TASK BRIEF - Extract each line of the data and write it out again exactly.

^^^^

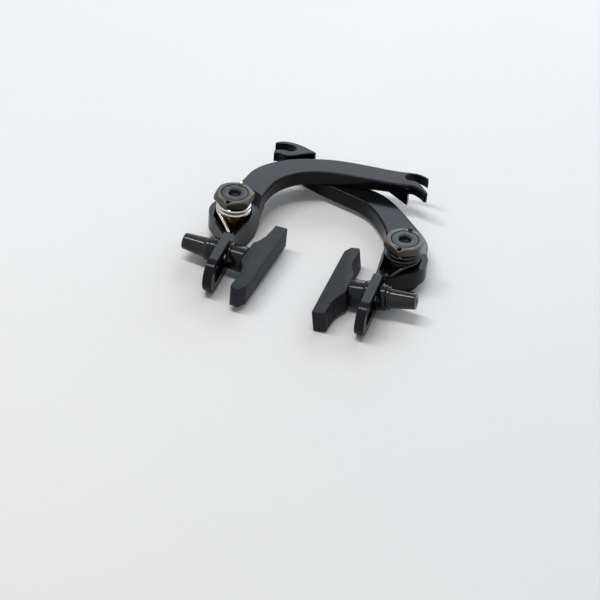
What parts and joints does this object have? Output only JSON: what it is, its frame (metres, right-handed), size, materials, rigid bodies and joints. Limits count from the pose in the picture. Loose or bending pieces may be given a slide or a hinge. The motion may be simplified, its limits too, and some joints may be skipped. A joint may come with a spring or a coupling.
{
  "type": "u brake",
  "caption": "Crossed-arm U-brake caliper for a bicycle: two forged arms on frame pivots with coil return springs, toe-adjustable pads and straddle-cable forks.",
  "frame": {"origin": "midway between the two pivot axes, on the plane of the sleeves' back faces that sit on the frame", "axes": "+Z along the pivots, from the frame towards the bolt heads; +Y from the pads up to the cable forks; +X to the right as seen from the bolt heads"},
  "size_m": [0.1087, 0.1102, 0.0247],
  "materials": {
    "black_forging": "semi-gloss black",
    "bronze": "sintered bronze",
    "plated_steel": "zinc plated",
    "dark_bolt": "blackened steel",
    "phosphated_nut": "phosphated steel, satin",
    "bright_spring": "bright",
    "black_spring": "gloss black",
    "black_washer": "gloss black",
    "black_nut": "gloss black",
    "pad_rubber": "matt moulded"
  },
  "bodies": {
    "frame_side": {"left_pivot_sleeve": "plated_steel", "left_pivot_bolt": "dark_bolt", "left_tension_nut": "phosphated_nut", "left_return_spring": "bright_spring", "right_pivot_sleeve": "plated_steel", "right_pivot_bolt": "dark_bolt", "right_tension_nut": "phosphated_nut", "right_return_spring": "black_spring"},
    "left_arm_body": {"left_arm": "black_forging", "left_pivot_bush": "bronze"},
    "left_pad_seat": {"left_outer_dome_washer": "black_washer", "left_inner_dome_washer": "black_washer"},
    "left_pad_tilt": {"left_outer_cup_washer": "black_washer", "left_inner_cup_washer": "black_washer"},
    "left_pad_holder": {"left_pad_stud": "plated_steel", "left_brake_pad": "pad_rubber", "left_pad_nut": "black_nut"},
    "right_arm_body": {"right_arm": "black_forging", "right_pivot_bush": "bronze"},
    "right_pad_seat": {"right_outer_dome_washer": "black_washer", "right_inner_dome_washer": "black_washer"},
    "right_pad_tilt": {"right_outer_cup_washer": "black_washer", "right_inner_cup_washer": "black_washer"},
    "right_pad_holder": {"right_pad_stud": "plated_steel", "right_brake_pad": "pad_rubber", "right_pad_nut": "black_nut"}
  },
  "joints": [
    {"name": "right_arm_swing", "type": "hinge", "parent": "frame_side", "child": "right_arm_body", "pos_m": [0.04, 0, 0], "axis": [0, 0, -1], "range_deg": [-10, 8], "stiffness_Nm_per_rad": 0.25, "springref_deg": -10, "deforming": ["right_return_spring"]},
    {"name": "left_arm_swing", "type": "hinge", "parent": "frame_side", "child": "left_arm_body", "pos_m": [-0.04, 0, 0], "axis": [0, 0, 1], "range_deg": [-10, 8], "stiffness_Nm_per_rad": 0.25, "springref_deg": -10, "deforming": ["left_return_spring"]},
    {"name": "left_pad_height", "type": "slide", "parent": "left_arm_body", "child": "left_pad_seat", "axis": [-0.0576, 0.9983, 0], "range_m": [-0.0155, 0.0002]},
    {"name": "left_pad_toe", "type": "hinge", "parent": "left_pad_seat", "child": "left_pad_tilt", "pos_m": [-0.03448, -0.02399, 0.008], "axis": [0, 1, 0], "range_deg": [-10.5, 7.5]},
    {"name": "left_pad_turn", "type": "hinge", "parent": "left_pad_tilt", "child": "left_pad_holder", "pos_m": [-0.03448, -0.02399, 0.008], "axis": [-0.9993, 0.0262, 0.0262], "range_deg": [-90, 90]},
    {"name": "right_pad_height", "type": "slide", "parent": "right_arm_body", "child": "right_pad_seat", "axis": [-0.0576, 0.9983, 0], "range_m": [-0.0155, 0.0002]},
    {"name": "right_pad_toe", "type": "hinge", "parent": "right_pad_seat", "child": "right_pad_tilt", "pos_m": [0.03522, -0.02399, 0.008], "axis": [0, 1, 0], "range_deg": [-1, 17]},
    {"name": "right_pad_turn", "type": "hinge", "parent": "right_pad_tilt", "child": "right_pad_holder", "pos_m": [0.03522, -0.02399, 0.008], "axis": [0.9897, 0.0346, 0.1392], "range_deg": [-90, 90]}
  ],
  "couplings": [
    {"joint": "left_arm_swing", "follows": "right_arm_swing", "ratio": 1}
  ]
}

^^^^

COMPLETE RESPONSE -
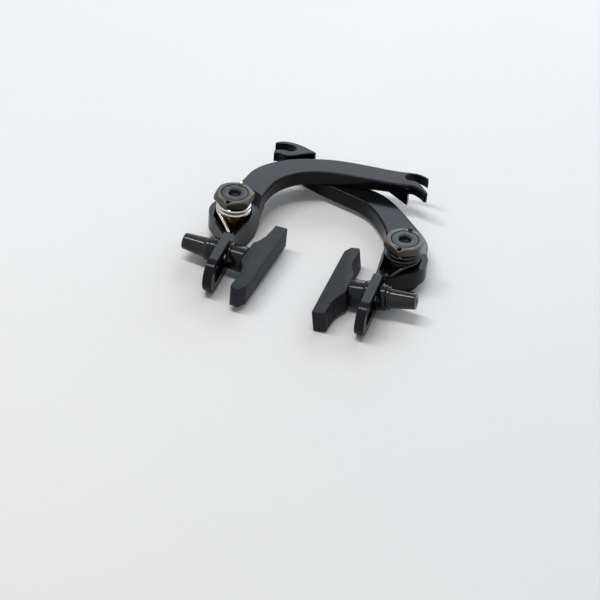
What parts and joints does this object have? Output only JSON: what it is, its frame (metres, right-handed), size, materials, rigid bodies and joints. Limits count from the pose in the picture. Loose or bending pieces may be given a slide or a hinge. The motion may be simplified, its limits too, and some joints may be skipped. A joint may come with a spring or a coupling.
{
  "type": "u brake",
  "caption": "Crossed-arm U-brake caliper for a bicycle: two forged arms on frame pivots with coil return springs, toe-adjustable pads and straddle-cable forks.",
  "frame": {"origin": "midway between the two pivot axes, on the plane of the sleeves' back faces that sit on the frame", "axes": "+Z along the pivots, from the frame towards the bolt heads; +Y from the pads up to the cable forks; +X to the right as seen from the bolt heads"},
  "size_m": [0.1087, 0.1102, 0.0247],
  "materials": {
    "black_forging": "semi-gloss black",
    "bronze": "sintered bronze",
    "plated_steel": "zinc plated",
    "dark_bolt": "blackened steel",
    "phosphated_nut": "phosphated steel, satin",
    "bright_spring": "bright",
    "black_spring": "gloss black",
    "black_washer": "gloss black",
    "black_nut": "gloss black",
    "pad_rubber": "matt moulded"
  },
  "bodies": {
    "frame_side": {"left_pivot_sleeve": "plated_steel", "left_pivot_bolt": "dark_bolt", "left_tension_nut": "phosphated_nut", "left_return_spring": "bright_spring", "right_pivot_sleeve": "plated_steel", "right_pivot_bolt": "dark_bolt", "right_tension_nut": "phosphated_nut", "right_return_spring": "black_spring"},
    "left_arm_body": {"left_arm": "black_forging", "left_pivot_bush": "bronze"},
    "left_pad_seat": {"left_outer_dome_washer": "black_washer", "left_inner_dome_washer": "black_washer"},
    "left_pad_tilt": {"left_outer_cup_washer": "black_washer", "left_inner_cup_washer": "black_washer"},
    "left_pad_holder": {"left_pad_stud": "plated_steel", "left_brake_pad": "pad_rubber", "left_pad_nut": "black_nut"},
    "right_arm_body": {"right_arm": "black_forging", "right_pivot_bush": "bronze"},
    "right_pad_seat": {"right_outer_dome_washer": "black_washer", "right_inner_dome_washer": "black_washer"},
    "right_pad_tilt": {"right_outer_cup_washer": "black_washer", "right_inner_cup_washer": "black_washer"},
    "right_pad_holder": {"right_pad_stud": "plated_steel", "right_brake_pad": "pad_rubber", "right_pad_nut": "black_nut"}
  },
  "joints": [
    {"name": "right_arm_swing", "type": "hinge", "parent": "frame_side", "child": "right_arm_body", "pos_m": [0.04, 0, 0], "axis": [0, 0, -1], "range_deg": [-10, 8], "stiffness_Nm_per_rad": 0.25, "springref_deg": -10, "deforming": ["right_return_spring"]},
    {"name": "left_arm_swing", "type": "hinge", "parent": "frame_side", "child": "left_arm_body", "pos_m": [-0.04, 0, 0], "axis": [0, 0, 1], "range_deg": [-10, 8], "stiffness_Nm_per_rad": 0.25, "springref_deg": -10, "deforming": ["left_return_spring"]},
    {"name": "left_pad_height", "type": "slide", "parent": "left_arm_body", "child": "left_pad_seat", "axis": [-0.0576, 0.9983, 0], "range_m": [-0.0155, 0.0002]},
    {"name": "left_pad_toe", "type": "hinge", "parent": "left_pad_seat", "child": "left_pad_tilt", "pos_m": [-0.03448, -0.02399, 0.008], "axis": [0, 1, 0], "range_deg": [-10.5, 7.5]},
    {"name": "left_pad_turn", "type": "hinge", "parent": "left_pad_tilt", "child": "left_pad_holder", "pos_m": [-0.03448, -0.02399, 0.008], "axis": [-0.9993, 0.0262, 0.0262], "range_deg": [-90, 90]},
    {"name": "right_pad_height", "type": "slide", "parent": "right_arm_body", "child": "right_pad_seat", "axis": [-0.0576, 0.9983, 0], "range_m": [-0.0155, 0.0002]},
    {"name": "right_pad_toe", "type": "hinge", "parent": "right_pad_seat", "child": "right_pad_tilt", "pos_m": [0.03522, -0.02399, 0.008], "axis": [0, 1, 0], "range_deg": [-1, 17]},
    {"name": "right_pad_turn", "type": "hinge", "parent": "right_pad_tilt", "child": "right_pad_holder", "pos_m": [0.03522, -0.02399, 0.008], "axis": [0.9897, 0.0346, 0.1392], "range_deg": [-90, 90]}
  ],
  "couplings": [
    {"joint": "left_arm_swing", "follows": "right_arm_swing", "ratio": 1}
  ]
}